Pick out the lines below with "from" and list them.

::: Information provided :::

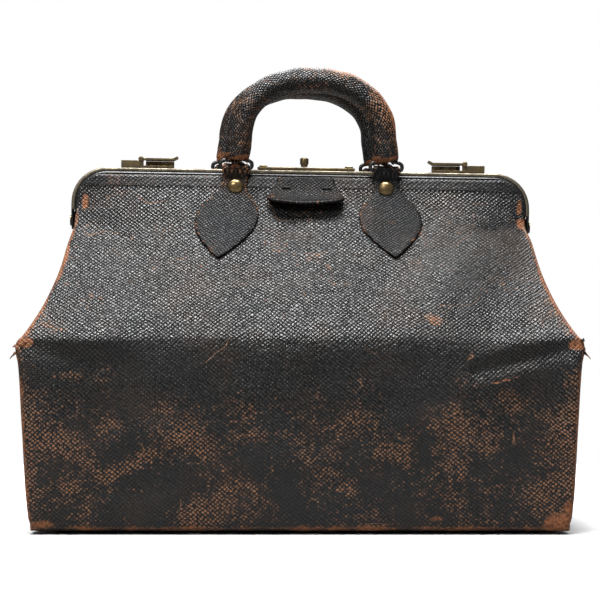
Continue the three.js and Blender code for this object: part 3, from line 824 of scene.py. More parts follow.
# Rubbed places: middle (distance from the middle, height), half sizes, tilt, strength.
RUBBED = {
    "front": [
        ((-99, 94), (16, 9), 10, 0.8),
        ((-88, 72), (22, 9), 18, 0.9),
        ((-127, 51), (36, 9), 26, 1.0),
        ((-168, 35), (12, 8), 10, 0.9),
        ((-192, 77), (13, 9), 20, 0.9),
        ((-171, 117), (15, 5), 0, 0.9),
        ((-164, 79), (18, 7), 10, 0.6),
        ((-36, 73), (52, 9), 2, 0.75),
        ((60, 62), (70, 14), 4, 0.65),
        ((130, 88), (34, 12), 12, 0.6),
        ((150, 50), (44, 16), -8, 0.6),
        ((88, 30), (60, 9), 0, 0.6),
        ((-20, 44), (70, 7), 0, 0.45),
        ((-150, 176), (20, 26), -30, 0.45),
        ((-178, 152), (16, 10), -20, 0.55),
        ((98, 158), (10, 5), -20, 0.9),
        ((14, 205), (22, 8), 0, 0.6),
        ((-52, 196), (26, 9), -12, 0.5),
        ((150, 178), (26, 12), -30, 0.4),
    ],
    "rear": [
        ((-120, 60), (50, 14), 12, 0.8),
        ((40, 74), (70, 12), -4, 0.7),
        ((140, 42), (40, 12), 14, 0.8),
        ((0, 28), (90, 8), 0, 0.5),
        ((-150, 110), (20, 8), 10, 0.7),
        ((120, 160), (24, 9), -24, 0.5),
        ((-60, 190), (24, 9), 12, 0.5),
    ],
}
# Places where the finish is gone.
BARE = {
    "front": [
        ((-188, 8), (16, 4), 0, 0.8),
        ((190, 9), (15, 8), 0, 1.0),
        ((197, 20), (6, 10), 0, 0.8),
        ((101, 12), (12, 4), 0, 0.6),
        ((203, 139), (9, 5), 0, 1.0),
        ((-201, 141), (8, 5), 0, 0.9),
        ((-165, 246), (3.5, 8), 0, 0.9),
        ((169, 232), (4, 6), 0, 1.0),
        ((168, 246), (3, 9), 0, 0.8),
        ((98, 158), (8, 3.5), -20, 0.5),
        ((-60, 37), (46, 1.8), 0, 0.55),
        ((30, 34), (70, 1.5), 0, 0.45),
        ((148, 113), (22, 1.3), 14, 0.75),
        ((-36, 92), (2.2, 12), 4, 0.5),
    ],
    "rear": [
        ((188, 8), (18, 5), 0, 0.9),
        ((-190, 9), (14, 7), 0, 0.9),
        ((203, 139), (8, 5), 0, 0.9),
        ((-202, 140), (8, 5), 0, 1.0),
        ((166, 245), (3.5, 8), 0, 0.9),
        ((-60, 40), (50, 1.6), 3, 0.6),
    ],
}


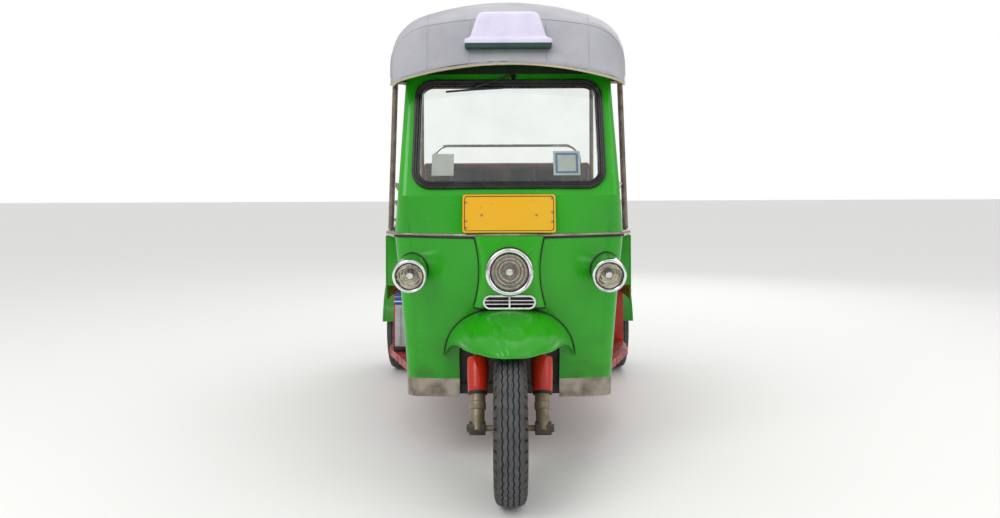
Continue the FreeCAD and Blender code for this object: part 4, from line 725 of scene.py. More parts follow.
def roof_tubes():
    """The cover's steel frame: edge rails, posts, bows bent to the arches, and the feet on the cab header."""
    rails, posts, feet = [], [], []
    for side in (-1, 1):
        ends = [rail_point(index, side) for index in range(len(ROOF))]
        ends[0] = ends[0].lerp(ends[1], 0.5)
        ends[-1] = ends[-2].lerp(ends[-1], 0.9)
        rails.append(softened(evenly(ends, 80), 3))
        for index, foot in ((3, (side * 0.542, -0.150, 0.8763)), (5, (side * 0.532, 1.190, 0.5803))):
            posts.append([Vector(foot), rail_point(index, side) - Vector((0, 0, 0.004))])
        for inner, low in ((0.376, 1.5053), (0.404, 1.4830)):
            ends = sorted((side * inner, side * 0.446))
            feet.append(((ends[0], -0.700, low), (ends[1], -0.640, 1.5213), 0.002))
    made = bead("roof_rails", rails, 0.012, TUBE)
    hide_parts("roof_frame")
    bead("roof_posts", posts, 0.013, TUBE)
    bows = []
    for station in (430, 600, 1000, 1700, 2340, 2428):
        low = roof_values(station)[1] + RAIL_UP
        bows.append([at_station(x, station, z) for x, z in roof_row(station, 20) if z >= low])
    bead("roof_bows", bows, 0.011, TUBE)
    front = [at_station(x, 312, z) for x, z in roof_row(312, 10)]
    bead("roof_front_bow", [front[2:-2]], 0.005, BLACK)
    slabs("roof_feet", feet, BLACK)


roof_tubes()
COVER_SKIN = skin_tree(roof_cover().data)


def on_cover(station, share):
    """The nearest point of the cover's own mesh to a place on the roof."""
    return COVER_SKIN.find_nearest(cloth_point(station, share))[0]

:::

## Response
Continue the three.js and Blender code for this object: part 3, from line 824 of scene.py. More parts follow.
# Rubbed places: middle (distance from the middle, height), half sizes, tilt, strength.
Continue the FreeCAD and Blender code for this object: part 4, from line 725 of scene.py. More parts follow.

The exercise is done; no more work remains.